- [TO DO]: Only one portion of the data is to be written out: from the line bearing "wall_bracket();" through the line bearing "return made". Write it exactly as it appears.

- [DATA SECTION]:
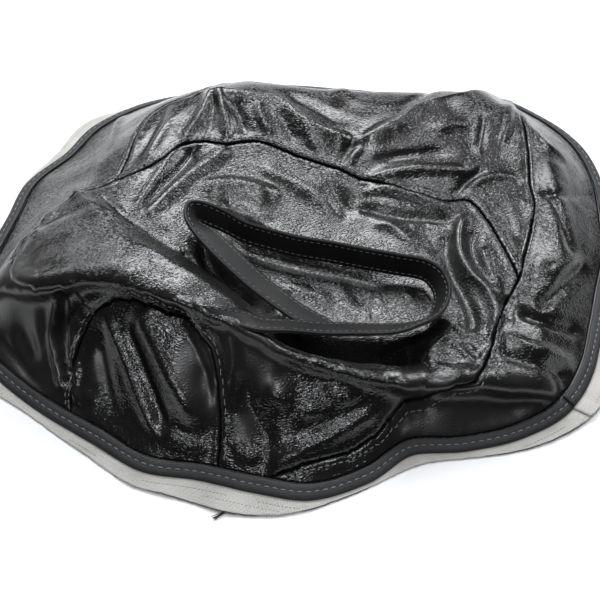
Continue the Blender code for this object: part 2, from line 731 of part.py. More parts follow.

==

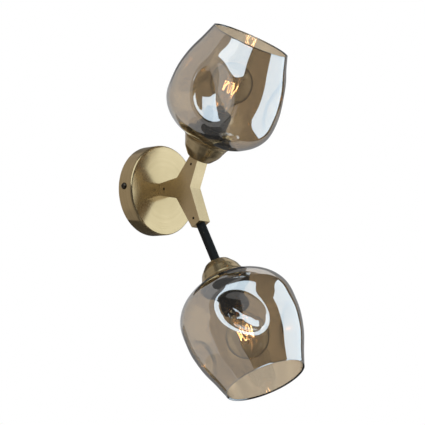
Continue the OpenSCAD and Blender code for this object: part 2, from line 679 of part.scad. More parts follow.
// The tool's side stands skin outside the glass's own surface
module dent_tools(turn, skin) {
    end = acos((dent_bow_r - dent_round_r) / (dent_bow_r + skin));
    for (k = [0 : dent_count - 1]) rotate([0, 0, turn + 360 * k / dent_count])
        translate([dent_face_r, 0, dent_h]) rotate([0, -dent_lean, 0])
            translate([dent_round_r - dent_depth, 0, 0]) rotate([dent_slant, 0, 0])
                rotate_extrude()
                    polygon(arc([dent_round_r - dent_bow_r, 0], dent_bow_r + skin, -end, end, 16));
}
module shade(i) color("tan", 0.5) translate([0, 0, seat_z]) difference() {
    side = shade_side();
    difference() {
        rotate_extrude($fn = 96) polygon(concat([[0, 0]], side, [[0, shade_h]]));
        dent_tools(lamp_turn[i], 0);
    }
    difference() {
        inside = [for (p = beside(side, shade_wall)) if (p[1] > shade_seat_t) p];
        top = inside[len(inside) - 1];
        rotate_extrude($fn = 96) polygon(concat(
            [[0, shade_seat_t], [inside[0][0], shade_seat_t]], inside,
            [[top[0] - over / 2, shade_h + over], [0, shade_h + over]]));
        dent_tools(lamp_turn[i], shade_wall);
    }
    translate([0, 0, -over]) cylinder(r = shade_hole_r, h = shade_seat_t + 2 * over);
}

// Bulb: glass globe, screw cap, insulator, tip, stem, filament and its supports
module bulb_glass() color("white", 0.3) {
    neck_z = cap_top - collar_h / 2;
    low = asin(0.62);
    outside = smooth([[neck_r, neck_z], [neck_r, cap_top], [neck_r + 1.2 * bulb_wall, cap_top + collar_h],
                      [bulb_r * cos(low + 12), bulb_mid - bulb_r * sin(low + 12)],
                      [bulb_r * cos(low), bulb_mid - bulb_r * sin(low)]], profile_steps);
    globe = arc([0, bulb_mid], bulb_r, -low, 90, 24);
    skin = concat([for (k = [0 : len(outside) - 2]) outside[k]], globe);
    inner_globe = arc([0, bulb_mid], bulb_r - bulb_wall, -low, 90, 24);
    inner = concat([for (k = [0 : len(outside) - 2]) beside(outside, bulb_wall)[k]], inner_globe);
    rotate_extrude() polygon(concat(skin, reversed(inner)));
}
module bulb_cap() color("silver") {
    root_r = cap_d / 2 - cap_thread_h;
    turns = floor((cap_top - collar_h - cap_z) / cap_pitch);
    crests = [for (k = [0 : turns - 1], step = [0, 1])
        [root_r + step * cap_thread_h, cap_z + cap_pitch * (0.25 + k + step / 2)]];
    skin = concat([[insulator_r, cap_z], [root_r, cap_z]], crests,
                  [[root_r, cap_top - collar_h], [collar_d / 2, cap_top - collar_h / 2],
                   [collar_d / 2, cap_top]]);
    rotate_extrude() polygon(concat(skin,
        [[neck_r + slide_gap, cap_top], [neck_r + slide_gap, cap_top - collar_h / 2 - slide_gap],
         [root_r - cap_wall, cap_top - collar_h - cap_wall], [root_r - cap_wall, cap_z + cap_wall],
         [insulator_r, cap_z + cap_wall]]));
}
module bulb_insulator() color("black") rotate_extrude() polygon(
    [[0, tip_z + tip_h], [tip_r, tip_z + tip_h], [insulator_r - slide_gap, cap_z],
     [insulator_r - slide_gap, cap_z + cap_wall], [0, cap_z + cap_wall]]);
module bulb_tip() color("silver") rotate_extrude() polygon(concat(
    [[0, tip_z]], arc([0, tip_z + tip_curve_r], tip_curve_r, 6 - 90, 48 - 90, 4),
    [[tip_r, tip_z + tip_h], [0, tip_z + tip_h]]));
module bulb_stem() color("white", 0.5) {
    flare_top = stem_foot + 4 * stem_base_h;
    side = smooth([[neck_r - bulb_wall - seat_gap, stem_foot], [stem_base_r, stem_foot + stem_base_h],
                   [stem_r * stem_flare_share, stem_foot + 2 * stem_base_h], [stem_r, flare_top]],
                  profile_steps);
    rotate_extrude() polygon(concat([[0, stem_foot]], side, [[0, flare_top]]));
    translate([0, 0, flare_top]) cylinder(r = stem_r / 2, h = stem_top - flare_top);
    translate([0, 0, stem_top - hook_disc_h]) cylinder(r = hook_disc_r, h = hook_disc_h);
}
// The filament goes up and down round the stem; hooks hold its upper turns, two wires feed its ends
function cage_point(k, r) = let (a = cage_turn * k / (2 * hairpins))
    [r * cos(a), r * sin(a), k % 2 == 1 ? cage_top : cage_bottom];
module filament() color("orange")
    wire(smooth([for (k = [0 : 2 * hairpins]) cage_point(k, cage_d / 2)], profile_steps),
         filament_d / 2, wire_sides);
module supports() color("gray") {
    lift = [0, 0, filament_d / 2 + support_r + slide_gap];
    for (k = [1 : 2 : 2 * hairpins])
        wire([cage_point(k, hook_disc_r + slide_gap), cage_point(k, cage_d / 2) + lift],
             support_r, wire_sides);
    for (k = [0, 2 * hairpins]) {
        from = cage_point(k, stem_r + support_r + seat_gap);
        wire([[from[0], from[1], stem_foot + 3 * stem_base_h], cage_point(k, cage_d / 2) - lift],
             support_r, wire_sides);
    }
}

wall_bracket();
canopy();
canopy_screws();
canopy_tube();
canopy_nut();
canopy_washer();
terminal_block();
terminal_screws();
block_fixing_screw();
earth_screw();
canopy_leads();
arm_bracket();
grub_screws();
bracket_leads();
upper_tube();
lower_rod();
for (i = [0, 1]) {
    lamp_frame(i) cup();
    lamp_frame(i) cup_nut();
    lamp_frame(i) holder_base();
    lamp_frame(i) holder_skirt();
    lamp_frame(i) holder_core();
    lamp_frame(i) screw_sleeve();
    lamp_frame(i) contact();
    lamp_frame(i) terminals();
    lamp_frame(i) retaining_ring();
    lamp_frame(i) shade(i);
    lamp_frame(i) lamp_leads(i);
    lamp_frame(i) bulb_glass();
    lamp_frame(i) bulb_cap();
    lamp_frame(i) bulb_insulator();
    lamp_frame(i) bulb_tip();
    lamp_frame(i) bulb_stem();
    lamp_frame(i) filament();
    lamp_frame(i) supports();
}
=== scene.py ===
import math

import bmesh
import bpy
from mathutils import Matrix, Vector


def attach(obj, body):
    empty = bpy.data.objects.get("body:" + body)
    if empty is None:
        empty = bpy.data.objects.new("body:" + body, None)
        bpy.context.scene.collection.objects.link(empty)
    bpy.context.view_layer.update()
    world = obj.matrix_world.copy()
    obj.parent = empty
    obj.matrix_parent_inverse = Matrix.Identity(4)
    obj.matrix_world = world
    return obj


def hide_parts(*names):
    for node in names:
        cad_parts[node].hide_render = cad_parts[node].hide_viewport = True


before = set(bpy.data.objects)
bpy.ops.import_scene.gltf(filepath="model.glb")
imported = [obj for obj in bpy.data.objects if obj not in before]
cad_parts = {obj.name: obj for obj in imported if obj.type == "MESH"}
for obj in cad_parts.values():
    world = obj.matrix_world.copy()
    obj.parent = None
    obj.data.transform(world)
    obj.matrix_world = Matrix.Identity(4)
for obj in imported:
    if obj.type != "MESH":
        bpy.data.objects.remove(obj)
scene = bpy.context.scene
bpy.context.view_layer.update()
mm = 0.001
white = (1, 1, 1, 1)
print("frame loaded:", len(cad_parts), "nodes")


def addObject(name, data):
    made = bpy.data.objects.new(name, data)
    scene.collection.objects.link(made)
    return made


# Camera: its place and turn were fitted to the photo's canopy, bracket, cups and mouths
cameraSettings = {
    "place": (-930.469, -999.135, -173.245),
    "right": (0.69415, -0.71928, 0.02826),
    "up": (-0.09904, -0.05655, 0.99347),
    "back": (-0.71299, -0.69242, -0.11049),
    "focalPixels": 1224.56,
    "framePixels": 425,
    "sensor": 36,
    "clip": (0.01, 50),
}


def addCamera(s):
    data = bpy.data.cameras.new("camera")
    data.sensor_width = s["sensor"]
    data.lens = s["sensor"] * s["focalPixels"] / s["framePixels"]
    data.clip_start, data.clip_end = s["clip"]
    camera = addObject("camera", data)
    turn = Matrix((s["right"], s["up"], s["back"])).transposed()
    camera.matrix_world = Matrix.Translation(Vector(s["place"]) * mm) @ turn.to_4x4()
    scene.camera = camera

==

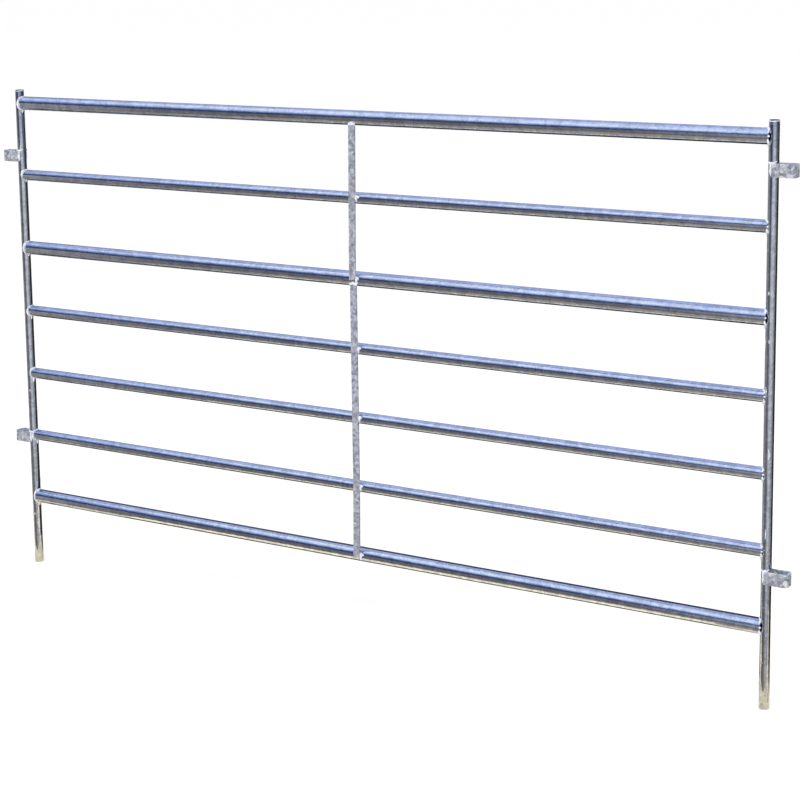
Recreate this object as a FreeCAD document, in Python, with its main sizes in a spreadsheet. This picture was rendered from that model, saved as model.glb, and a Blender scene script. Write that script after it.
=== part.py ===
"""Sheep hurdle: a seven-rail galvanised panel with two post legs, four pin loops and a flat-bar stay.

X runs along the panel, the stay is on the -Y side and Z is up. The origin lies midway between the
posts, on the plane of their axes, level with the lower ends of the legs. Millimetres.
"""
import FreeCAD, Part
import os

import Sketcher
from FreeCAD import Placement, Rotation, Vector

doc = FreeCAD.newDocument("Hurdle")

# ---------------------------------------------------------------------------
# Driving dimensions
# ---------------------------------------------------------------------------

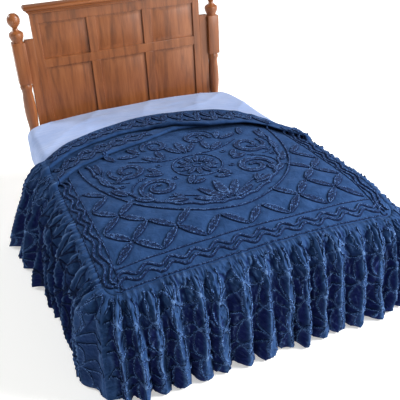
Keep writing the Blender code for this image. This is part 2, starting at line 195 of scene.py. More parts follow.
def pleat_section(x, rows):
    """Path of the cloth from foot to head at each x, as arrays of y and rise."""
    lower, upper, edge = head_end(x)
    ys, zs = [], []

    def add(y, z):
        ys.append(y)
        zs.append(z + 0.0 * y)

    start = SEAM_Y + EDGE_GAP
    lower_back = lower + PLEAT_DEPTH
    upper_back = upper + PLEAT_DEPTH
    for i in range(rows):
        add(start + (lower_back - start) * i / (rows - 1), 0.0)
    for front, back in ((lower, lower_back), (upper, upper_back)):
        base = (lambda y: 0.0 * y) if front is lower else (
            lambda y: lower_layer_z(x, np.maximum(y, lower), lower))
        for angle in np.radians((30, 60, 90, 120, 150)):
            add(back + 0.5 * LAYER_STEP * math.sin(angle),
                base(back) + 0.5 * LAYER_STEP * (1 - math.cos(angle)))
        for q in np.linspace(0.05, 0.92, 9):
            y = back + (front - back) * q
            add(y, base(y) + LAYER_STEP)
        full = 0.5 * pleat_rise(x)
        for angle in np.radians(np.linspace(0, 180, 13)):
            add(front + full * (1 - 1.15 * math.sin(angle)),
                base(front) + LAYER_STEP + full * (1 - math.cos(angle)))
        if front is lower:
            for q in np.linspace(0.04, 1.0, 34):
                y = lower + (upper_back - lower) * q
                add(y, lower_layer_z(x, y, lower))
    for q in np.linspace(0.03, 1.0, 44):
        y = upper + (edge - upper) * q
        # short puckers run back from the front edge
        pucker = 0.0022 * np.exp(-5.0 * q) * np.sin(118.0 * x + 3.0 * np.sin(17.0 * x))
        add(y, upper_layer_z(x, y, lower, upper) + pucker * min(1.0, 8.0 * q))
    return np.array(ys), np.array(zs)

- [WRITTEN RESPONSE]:
wall_bracket();
canopy();
canopy_screws();
canopy_tube();
canopy_nut();
canopy_washer();
terminal_block();
terminal_screws();
block_fixing_screw();
earth_screw();
canopy_leads();
arm_bracket();
grub_screws();
bracket_leads();
upper_tube();
lower_rod();
for (i = [0, 1]) {
    lamp_frame(i) cup();
    lamp_frame(i) cup_nut();
    lamp_frame(i) holder_base();
    lamp_frame(i) holder_skirt();
    lamp_frame(i) holder_core();
    lamp_frame(i) screw_sleeve();
    lamp_frame(i) contact();
    lamp_frame(i) terminals();
    lamp_frame(i) retaining_ring();
    lamp_frame(i) shade(i);
    lamp_frame(i) lamp_leads(i);
    lamp_frame(i) bulb_glass();
    lamp_frame(i) bulb_cap();
    lamp_frame(i) bulb_insulator();
    lamp_frame(i) bulb_tip();
    lamp_frame(i) bulb_stem();
    lamp_frame(i) filament();
    lamp_frame(i) supports();
}
=== scene.py ===
import math

import bmesh
import bpy
from mathutils import Matrix, Vector


def attach(obj, body):
    empty = bpy.data.objects.get("body:" + body)
    if empty is None:
        empty = bpy.data.objects.new("body:" + body, None)
        bpy.context.scene.collection.objects.link(empty)
    bpy.context.view_layer.update()
    world = obj.matrix_world.copy()
    obj.parent = empty
    obj.matrix_parent_inverse = Matrix.Identity(4)
    obj.matrix_world = world
    return obj


def hide_parts(*names):
    for node in names:
        cad_parts[node].hide_render = cad_parts[node].hide_viewport = True


before = set(bpy.data.objects)
bpy.ops.import_scene.gltf(filepath="model.glb")
imported = [obj for obj in bpy.data.objects if obj not in before]
cad_parts = {obj.name: obj for obj in imported if obj.type == "MESH"}
for obj in cad_parts.values():
    world = obj.matrix_world.copy()
    obj.parent = None
    obj.data.transform(world)
    obj.matrix_world = Matrix.Identity(4)
for obj in imported:
    if obj.type != "MESH":
        bpy.data.objects.remove(obj)
scene = bpy.context.scene
bpy.context.view_layer.update()
mm = 0.001
white = (1, 1, 1, 1)
print("frame loaded:", len(cad_parts), "nodes")


def addObject(name, data):
    made = bpy.data.objects.new(name, data)
    scene.collection.objects.link(made)
    return made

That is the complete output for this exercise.